At the university, Mr. Lou’s giddy camera takes us through Yu’s chatty bunk-bed dormitory, and into giddy bar and dancing scenes. A cruise through and up a university stairway set to jaunty pop tunes could come from an American high school TV show (albeit with the musical eclecticism of scattershot imports), but the swing feels genuinely free in this context. Instead of showing a student tease a stone-faced guard or pore over leaflets in a basement, Mr. Lou captures a youthful buzz and co-ed frisson that partakes of and fuels the political testing in the air.

After initially nursing the adjustment pains that stem from her uprooting, Yu falls hard for another student, the maturely handsome Zhou Wei (Xiaodong Guo). From that point, everything else could be mere backdrop as far as she’s concerned. Even her voice-over reports from articulate diary entries yield to the delirious devotion, resentment, and folly — all of the recognizably headlong sort that you wouldn’t ever trade away. Yu and Zhou are entwined, then pushed apart and embattled; at one low point, Yu simply topples over, no longer the dorm’s sullenly aloof smoker in the hallway.

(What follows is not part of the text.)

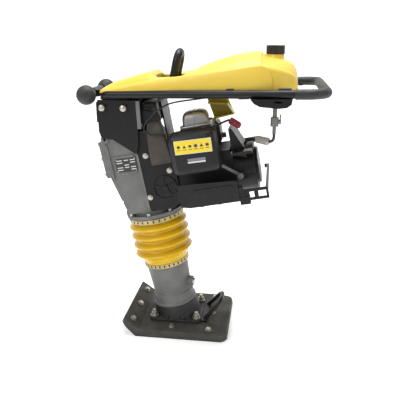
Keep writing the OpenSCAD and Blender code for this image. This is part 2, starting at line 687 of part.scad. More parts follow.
// Rubber buffers that carry the handle in the bracket, with their bolt heads
module rubber_mounts() color([0.10, 0.10, 0.10])
    for (sy = [-1, 1], x = [-217, -152]) {
        bar_y(sy > 0 ? spine_y + gap : -86, sy > 0 ? 86 : -spine_y - gap, 14, x, 744);
        bar_y(sy > 0 ? 86 : -100, sy > 0 ? 100 : -86, 6, x, 744);
        translate([x, sy * 92, 744]) rotate([sy > 0 ? -90 : 90, 0, 0]) cylinder(h = 9, r = 11, $fn = 6);
    }

module air_intake() {
    color([0.05, 0.05, 0.05]) leaning() block([42, -71, 700], [93, 71, 758]);
    color([0.16, 0.14, 0.12]) hull() {
        leaning() block([52, -70, 698], [90, -30, 700]);
        leaning() block([116, -92, 590], [134, -64, 628]);
        leaning() block([101, -84, 600], [116, -60, 640]);
    }
}

roller_x = -262;
roller_axle_r = 6;
rail_front = [-222, -88];
rail_rear = [428, -194];
// Plane of the rails, tilted up towards the operator
module on_rails() translate([0, 0, rail_z]) rotate([0, -rail_rise, 0]) children();
loop_path = [[-222, 0], rail_front, rail_rear, [428, 194], [-222, 88], [-222, 0]];
loop_bend = [0, 34, 46, 46, 34, 0];
// Half width between the rails' centres at a distance along them
function rail_y(x) = 88 + (194 - 88) * (x + 222) / 650;

lever_x = 326;
lever_y = 154;
module handle_frame() color([0.06, 0.06, 0.06]) {
    on_rails() {
        bent_tube(loop_path, loop_bend, tube_r);
        for (y = [-52, 40]) difference() {
            side_plate([[-228, -9], [-228, 9], [-262, 12], [-274, 6], [-274, -6], [-262, -12]], y, y + 12);
            bar_y(y - 1, y + 13, roller_axle_r + fit, roller_x, 0);
        }
        block([lever_x - 10, lever_y - 10, -3], [lever_x + 10, rail_y(lever_x) - 4, 3]);
        translate([lever_x, lever_y, -13]) cylinder(h = 12, r = 3);
        block([-222, -92, -14], [-140, 92, -8]);
        block([190, -rail_y(190) + 2, -14], [220, rail_y(190) - 2, -8]);
        block([-228, -60, -20], [-110, 60, -14]);
        block([-110, -36, -20], [220, 36, -14]);
    }
    for (sy = [-1, 1]) side_plate([[-222, 722], [-222, 765], [-138, 767], [-138, 722]],
        sy > 0 ? spine_y - 6 : -spine_y, sy > 0 ? spine_y : -spine_y + 6);
}

// The loop's rear end from one side to the other, starting at a distance along the rails
function rear_path(x) = [[x, -rail_y(x)], rail_rear, [rail_rear[0], -rail_rear[1]], [x, rail_y(x)]];
module grip_sleeve() color([0.09, 0.09, 0.09]) on_rails() difference() {
    bent_tube(rear_path(344), [0, 46, 46, 0], grip_r);
    bent_tube(rear_path(330), [0, 46, 46, 0], tube_r);
}

module front_roller() color([0.08, 0.08, 0.08]) on_rails() {
    bar_y(-90, 90, roller_axle_r, roller_x, 0);
    for (sy = [-1, 1]) {
        translate([roller_x, sy * 99, 0]) sphere(r = 29);
        bar_y(sy > 0 ? 56 : -80, sy > 0 ? 80 : -56, 16, roller_x, 0);
    }
    bar_y(-38, 38, 15, roller_x, 0);
}

bail_lean = 12;
bail_foot = [-23, 778.3];
bail_h = 124;
module lifting_bail() color([0.05, 0.05, 0.05])
    translate([bail_foot[0], 0, bail_foot[1]]) rotate([0, bail_lean, 0]) rotate([90, 0, 90])
        bent_tube([[-29, 0], [-29, bail_h], [29, bail_h], [29, 0]], [0, 28.9, 28.9, 0], 12.5);

// Tank stations: [x, half width at the base, base z, half width at the shoulder, shoulder z,
// half width of the crown, crown z]
tank_stations = [
    [-230, 74, 784, 70, 788, 40, 792], [-222, 92, 782, 88, 795, 50, 800], [-190, 98, 783, 94, 801, 56, 815],
    [-130, 106, 785, 102, 812, 58, 833], [-66, 114, 787, 109, 824, 56, 849], [-60, 115, 787, 110, 825, 70, 830],
    [14, 124, 790, 118, 838, 74, 835], [60, 130, 791, 124, 845, 66, 857], [120, 138, 794, 132, 855, 62, 880],
    [180, 146, 796, 140, 864, 64, 898], [236, 152, 798, 146, 871, 66, 906], [252, 152, 798, 146, 871, 67, 900],
    [262, 152, 799, 146, 871, 68, 892],
    [300, 150, 800, 140, 862, 66, 886], [334, 140, 801, 122, 850, 60, 876], [351, 120, 803, 100, 830, 50, 846]
];
function tank_ring(s) =
    let (b = s[1], h = s[3], c = s[5], low = s[2], mid = s[4], top = s[6], x = s[0])
    [[x, -b + 8, low], [x, -b, low + 5], [x, -h - 1, mid - 6], [x, -h + 5, mid], [x, -c - 12, mid + (top - mid) * 0.55],
     [x, -c, top - 1], [x, -c + 14, top], [x, c - 14, top], [x, c, top - 1], [x, c + 12, mid + (top - mid) * 0.55],
     [x, h - 5, mid], [x, h + 1, mid - 6], [x, b, low + 5], [x, b - 8, low]];

module tank_loft() {
    sides = 14;
    count = len(tank_stations);
    points = [for (s = tank_stations) each tank_ring(s)];
    walls = [for (i = [0 : count - 2], k = [0 : sides - 1]) let (n = (k + 1) % sides)
        each [[i * sides + k, i * sides + n, (i + 1) * sides + n],
            [i * sides + k, (i + 1) * sides + n, (i + 1) * sides + k]]];
    start_cap = [[for (k = [sides - 1 : -1 : 0]) k]];
    end_cap = [[for (k = [0 : sides - 1]) (count - 1) * sides + k]];
    polyhedron(points = points, faces = concat(walls, start_cap, end_cap), convexity = 8);
}

// Hollow of the tank, and the open underside of its nose ahead of the bail
module tank_hollow() {
    side_plate([[20, 800], [330, 809], [330, 866], [268, 886], [236, 896], [120, 870], [20, 828]], -58, 58);
    side_plate([[20, 800], [330, 809], [320, 842], [268, 862], [120, 845], [20, 828]], -112, 112);
    side_plate([[-186, 770], [-70, 770], [-70, 838], [-130, 822], [-186, 804]], -52, 52);
    side_plate([[-186, 770], [-70, 770], [-70, 814], [-186, 790]], -88, 88);
}

neck = [286, 872, 897];
module fuel_tank() color([0.95, 0.80, 0.15]) difference() {
    union() {
        tank_loft();
        translate([neck[0], 0, neck[1]]) cylinder(h = neck[2] - neck[1], r = neck_r_out);
    }
    union() {
        tank_hollow();
        translate([neck[0], 0, neck[1] - 20]) cylinder(h = 60, r = 21);
        block([-62, -48, 760], [12, 48, 900]);
    }
}

module fuel_cap() color([0.05, 0.05, 0.05]) translate([neck[0], 0, neck[2] + gap]) {
    difference() {
        cylinder(h = 24, r = 27);
        for (a = [0 : 15 : 345]) rotate([0, 0, a]) translate([27.5, 0, -1]) cylinder(h = 22, r = 1.6);
    }
    translate([0, 0, -14]) cylinder(h = 14, r = 20);
}

module outlet_guard() color([0.05, 0.05, 0.05]) difference() {
    side_plate([[224, 787], [234, 776], [250, 768], [300, 764], [322, 767], [334, 776], [336, 790]], -188, -150);
    side_plate([[236, 789], [246, 778], [296, 772], [318, 773], [328, 782], [330, 793]], -184, -154);
    block([288, -190, 778], [308, -180, 784]);
    translate([291, -165, 740]) cylinder(h = 40, r = 8);
    on_rails() bent_tube(loop_path, loop_bend, tube_r);
}

module fuel_cock() color([0.42, 0.42, 0.41]) {
    translate([291, -165, 738]) cylinder(h = 34, r = 6);
    translate([291, -165, 714]) cylinder(h = 24, r = 11);
    bar_y(-162, -146, 8, 291, 724);
    translate([291, -150, 690]) cylinder(h = 34, r = 5);
}

module cock_lever() color([0.42, 0.42, 0.41]) {
    translate([302.3, -165, 726]) rotate([0, 90, 0]) cylinder(h = 6, r = 6);
    translate([304, -168, 720]) cube([4, 6, 26]);
}

module fuel_filter() color([0.66, 0.60, 0.46]) translate([260, -118, 664]) rotate([0, 0, -45]) rotate([0, 90, 0]) {
    translate([0, 0, -20]) cylinder(h = 40, r = 11);
    translate([0, 0, 20]) cylinder(h = 8, r1 = 11, r2 = 4);
    translate([0, 0, -28]) cylinder(h = 8, r1 = 4, r2 = 11);
}

module fuel_hose() color([0.04, 0.04, 0.04]) {
    swept_cord(smooth_route(hose_high, 3), 4, 10);
    swept_cord(smooth_route(hose_low, 3), 4, 10);
}

// Thumb lever under the far rail, pointing at the grip
module throttle_lever() color([0.07, 0.07, 0.07]) on_rails() difference() {
    union() {
        translate([lever_x, lever_y, -11]) cylinder(h = 7.7, r = 9);
        translate([lever_x, lever_y - 4, -9]) cube([44, 8, 4]);
        translate([lever_x + 46, lever_y, -11]) cylinder(h = 7.7, r = 7);
    }
    translate([lever_x, lever_y, -12]) cylinder(h = 20, r = 3 + fit);
}

module throttle_cable() color([0.04, 0.04, 0.04]) swept_cord(smooth_route(cable_route, 3), 2.5, 8);

sole_plate();
shoe_board();
shoe_bolts();
foot_flange();
flange_studs();
foot_loop();
leg_tube();
spring_cylinder();
rod_guide();
level_plug();
lower_band();
bellows();
impact_springs();
guide_cylinder();
upper_band();
crankcase();
front_cover();
case_bolts();
clutch_housing();
shaft_bearings();
crank_gear();
pinion_shaft();
clutch_drum();
piston_rod();
con_rod();
crankshaft();
flywheel();
clutch_shoes();
engine_block();
head_cover();
air_cleaner_base();
air_cleaner_cover();
carburettor();
choke_lever();
silencer();
heat_shield();
fan_housing();
recoil_cover();
starter_pulley();
starter_grip();
starter_rope();
plug_cap();
lower_guard();
rear_bumper();
handle_bracket();
rubber_mounts();
air_intake();
handle_frame();
grip_sleeve();
front_roller();
lifting_bail();
fuel_tank();
fuel_cap();
outlet_guard();
fuel_cock();
cock_lever();
fuel_filter();
fuel_hose();
throttle_lever();
throttle_cable();
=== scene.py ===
# %% [markdown]
# # A tamping rammer, finished in Blender
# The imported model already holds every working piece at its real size: shoe, leg, drive casing, engine,
# handle and tank. This lesson adds what a drawing can't: soft mouldings, cords, labels and real surfaces.
# Nothing that came with the model is moved; new pieces ride on its bodies, and stand for plain ones.

# %% Load the model
import json
import math

import bmesh
import bpy
from mathutils import Euler, Matrix, Vector


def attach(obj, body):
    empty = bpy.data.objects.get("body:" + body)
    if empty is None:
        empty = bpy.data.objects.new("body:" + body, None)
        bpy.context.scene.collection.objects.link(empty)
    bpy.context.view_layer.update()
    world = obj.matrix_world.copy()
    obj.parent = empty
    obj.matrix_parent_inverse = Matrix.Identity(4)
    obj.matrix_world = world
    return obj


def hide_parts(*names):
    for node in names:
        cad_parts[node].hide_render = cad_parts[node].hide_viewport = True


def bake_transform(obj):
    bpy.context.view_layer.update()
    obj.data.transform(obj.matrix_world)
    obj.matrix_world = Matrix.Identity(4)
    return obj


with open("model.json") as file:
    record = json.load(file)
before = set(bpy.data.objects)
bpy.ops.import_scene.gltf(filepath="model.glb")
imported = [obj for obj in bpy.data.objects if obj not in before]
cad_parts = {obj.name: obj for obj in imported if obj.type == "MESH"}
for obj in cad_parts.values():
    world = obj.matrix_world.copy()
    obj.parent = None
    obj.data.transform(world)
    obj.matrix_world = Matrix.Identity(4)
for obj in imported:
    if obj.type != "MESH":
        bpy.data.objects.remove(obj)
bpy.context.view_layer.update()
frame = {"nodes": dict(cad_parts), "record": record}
nodes = frame["nodes"]
scene = bpy.context.scene

# %% [markdown]
# ## The camera
# The machine is seen from its air cleaner side, a little from behind the lens axis and from above, with a
# mildly long lens so that the tall body keeps its proportions. The camera comes before any piece, because
# everything else is judged through it.

# %% Camera
CAMERA_PLACE = (0.282, -1.617, 0.974)
CAMERA_DOWN = 18.2
CAMERA_TURN = 7.7
camera_data = bpy.data.cameras.new("camera")
camera_data.lens = 47.6
camera_data.sensor_width = 36
camera = bpy.data.objects.new("camera", camera_data)
camera.location = CAMERA_PLACE
camera.rotation_euler = Euler((math.radians(90 - CAMERA_DOWN), 0, math.radians(CAMERA_TURN)))
scene.collection.objects.link(camera)
scene.camera = camera
print("camera", CAMERA_PLACE)

# %% [markdown]
# ## Places on the leaning machine
# The leg leans forward, so most places are easier to say along the leg (w), across it (u) and sideways (y).
# One matrix turns such a place into the upright frame. All places below are in millimetres, as on a
# workshop drawing, and every helper turns them into metres.

# %% The leaning frame and the rails' frame
MM = 0.001
LEAN = math.radians(11)
LEG_X = -7
RAIL_Z = 790
RAIL_RISE = math.radians(2)
UPRIGHT = Matrix.Scale(MM, 4)
LEANING = UPRIGHT @ Matrix.Translation((LEG_X, 0, 0)) @ Matrix.Rotation(-LEAN, 4, "Y")
RAILS = UPRIGHT @ Matrix.Translation((0, 0, RAIL_Z)) @ Matrix.Rotation(-RAIL_RISE, 4, "Y")


def at(place):
    """A drawing place in millimetres as a point in metres."""
    return LEANING @ Vector(place)


def facing(place, turn, base=LEANING):
    """A matrix for a piece drawn flat at the origin: set at a place and turned by degrees about X, Y, Z."""
    angles = [math.radians(a) for a in turn]
    return base @ Matrix.Translation(place) @ Euler(angles).to_matrix().to_4x4()


print("leg axis leans", round(math.degrees(LEAN), 1), "degrees")

# %% [markdown]
# ## Mesh helpers
# Four ways of making a surface cover almost every piece here: a loft through rings, a lathe turned round an
# axis, a cord swept along a route, and a plate cut from an outline. Each gives a plain mesh, so bevels and
# subdivision can follow where an edge needs them.

# %% Loft, lathe, sweep and plate
def make_piece(name, points, faces, smooth=True):
    """A mesh object from points in metres, with its faces turned outwards."""
    mesh = bpy.data.meshes.new(name)
    mesh.from_pydata([tuple(p) for p in points], [], faces)
    edit = bmesh.new()
    edit.from_mesh(mesh)
    bmesh.ops.remove_doubles(edit, verts=edit.verts, dist=1e-6)
    bmesh.ops.recalc_face_normals(edit, faces=edit.faces)
    edit.to_mesh(mesh)
    edit.free()
    for polygon in mesh.polygons:
        polygon.use_smooth = smooth
    piece = bpy.data.objects.new(name, mesh)
    scene.collection.objects.link(piece)
    return piece


def loft_data(rings):
    """Points and faces of a capped skin through rings of equal length."""
    sides = len(rings[0])
    count = len(rings)
    points = [p for ring in rings for p in ring]
    faces = []
    for i in range(count - 1):
        for k in range(sides):
            n = (k + 1) % sides
            faces.append((i * sides + k, i * sides + n, (i + 1) * sides + n, (i + 1) * sides + k))
    faces.append(tuple(range(sides)))
    faces.append(tuple(range((count - 1) * sides, count * sides)))
    return points, faces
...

The gossipy tumult of dorm social life is another thing “Summer Palace” has down, and proof of its youthful priorities is the standoff at Tiananmen Square that one anticipates as a climax. In fact, little is shown beyond the dorm-set confusion and the scary missed connections that result; the historic moment proves to be the movie’s pivot before it speeds away into the future. The dispersal after the chaos is followed by the separation of friends and lovers in bewildering datelined montages and with inevitable casualties along the way.

Which is a good moment to qualify the praise for “Summer Palace,” lest cinephiles drool at the prospect of another “Regular Lovers,” Philippe Garrel’s intense cinematic ode to student-led Paris in the upheaval and aftermath of May 1968. “Summer Palace” sometimes seems to hold interest in spite of its top-heavy sprawl and general lack of concern with dramatically lighting the way. It also flags in its final quarter, perhaps more than can be attributed to the dispersal of its two leads or the burning off of the unrepeatable headiness of their university days.

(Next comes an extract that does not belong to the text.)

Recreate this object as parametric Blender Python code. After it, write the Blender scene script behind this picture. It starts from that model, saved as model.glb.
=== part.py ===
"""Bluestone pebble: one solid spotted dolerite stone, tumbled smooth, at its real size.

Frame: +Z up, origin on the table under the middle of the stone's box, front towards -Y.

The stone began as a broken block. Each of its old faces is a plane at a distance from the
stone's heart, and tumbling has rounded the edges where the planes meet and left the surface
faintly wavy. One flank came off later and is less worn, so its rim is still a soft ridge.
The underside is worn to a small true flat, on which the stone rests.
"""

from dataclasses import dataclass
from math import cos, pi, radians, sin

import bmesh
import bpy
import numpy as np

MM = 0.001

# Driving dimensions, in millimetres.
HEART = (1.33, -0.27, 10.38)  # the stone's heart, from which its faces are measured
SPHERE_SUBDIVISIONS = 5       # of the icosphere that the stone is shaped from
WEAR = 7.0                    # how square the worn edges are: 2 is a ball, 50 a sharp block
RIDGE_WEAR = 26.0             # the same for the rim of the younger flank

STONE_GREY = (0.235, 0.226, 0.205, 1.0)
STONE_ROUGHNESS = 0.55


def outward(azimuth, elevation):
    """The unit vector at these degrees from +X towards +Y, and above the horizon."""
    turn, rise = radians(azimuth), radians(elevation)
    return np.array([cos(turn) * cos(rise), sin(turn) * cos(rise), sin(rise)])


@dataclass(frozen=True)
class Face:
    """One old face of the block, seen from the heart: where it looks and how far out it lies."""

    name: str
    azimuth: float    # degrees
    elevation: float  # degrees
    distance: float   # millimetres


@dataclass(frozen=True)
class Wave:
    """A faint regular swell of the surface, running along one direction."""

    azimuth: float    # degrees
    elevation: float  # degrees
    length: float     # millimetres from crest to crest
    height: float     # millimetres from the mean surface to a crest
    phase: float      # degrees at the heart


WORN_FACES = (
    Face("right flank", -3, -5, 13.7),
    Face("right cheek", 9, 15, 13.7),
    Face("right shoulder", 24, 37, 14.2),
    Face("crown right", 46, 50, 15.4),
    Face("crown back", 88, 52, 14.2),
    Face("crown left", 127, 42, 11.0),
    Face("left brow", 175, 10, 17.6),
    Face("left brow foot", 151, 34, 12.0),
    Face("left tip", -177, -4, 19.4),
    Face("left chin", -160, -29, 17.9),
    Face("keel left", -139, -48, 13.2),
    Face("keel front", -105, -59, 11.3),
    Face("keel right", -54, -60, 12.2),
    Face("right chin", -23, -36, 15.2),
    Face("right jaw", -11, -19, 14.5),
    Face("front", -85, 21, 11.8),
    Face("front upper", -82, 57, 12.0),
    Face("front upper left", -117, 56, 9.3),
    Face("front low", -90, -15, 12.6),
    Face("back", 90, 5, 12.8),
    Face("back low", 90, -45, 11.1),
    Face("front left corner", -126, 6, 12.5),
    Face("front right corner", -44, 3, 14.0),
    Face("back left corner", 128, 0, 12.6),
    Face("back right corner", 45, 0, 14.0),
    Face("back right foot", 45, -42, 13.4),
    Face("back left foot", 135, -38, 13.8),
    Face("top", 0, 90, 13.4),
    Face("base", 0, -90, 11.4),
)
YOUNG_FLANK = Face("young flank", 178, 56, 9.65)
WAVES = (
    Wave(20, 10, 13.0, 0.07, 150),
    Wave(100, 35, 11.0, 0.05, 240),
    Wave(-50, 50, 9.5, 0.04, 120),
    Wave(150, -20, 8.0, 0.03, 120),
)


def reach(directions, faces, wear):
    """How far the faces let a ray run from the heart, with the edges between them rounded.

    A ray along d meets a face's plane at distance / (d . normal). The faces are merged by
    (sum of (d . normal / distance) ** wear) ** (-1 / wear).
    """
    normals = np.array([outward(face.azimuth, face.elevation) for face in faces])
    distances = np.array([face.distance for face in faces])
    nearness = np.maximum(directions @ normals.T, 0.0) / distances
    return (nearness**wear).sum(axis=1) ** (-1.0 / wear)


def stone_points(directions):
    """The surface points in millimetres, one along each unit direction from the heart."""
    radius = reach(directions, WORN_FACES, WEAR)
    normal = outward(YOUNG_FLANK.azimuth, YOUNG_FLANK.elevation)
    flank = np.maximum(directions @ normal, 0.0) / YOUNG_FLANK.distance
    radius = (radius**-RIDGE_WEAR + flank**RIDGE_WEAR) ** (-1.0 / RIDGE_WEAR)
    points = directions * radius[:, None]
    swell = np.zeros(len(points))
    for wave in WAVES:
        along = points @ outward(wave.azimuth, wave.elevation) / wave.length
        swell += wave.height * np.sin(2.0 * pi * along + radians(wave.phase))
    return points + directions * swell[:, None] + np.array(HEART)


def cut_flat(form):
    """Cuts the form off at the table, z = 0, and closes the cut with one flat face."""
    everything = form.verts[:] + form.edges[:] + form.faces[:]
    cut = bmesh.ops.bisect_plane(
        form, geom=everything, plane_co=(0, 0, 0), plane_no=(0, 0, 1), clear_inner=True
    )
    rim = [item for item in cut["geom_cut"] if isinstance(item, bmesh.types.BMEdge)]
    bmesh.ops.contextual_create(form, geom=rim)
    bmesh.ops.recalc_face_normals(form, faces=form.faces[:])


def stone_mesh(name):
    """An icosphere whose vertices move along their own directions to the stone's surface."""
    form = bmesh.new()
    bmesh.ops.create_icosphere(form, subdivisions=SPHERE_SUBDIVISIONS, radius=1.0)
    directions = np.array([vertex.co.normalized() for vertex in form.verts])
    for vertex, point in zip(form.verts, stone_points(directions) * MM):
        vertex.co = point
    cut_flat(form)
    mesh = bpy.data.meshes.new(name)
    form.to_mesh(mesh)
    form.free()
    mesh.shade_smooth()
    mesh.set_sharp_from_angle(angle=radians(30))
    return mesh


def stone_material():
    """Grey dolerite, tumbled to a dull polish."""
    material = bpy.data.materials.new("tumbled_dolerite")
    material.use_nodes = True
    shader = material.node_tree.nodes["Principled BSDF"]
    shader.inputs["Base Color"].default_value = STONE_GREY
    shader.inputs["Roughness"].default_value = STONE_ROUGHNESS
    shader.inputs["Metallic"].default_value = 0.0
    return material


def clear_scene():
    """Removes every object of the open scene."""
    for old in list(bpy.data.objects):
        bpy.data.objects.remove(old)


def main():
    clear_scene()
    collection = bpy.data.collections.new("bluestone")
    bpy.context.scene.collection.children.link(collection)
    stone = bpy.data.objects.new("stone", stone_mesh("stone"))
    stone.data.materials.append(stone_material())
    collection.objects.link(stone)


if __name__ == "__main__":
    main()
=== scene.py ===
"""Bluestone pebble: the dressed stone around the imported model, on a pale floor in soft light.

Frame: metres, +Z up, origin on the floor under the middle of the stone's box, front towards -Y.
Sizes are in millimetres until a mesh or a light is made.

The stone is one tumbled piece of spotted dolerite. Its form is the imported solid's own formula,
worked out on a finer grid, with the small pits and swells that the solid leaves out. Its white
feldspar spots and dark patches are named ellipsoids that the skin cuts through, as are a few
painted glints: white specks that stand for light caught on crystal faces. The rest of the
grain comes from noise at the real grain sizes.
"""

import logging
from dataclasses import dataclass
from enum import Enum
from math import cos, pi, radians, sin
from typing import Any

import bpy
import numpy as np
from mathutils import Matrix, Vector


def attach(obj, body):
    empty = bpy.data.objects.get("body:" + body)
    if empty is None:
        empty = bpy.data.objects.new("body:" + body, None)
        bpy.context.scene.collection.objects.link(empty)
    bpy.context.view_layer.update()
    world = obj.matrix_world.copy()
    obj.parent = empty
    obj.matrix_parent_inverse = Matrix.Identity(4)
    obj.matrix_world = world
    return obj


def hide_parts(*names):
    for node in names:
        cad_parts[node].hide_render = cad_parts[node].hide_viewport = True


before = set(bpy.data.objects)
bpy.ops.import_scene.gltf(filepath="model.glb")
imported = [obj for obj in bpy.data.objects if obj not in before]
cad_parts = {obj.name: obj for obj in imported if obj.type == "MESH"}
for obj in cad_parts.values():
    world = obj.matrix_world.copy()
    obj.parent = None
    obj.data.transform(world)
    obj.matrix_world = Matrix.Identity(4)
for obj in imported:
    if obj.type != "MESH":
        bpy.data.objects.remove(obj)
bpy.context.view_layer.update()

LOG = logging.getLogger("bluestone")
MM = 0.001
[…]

Not that “Regular Lovers” doesn’t suffer similarly, and the comparison between two different projects really doesn’t hold up (nor does one critic’s offensive dismissal of “Summer Palace” as a “French art movie in oriental dress”). “Summer Palace,” which was nominated for the Palme d’Or at Cannes, stands on its own in its running take on regular lovers in exceptional times, without being either as sappily hackneyed or as artily oblique as that might sound.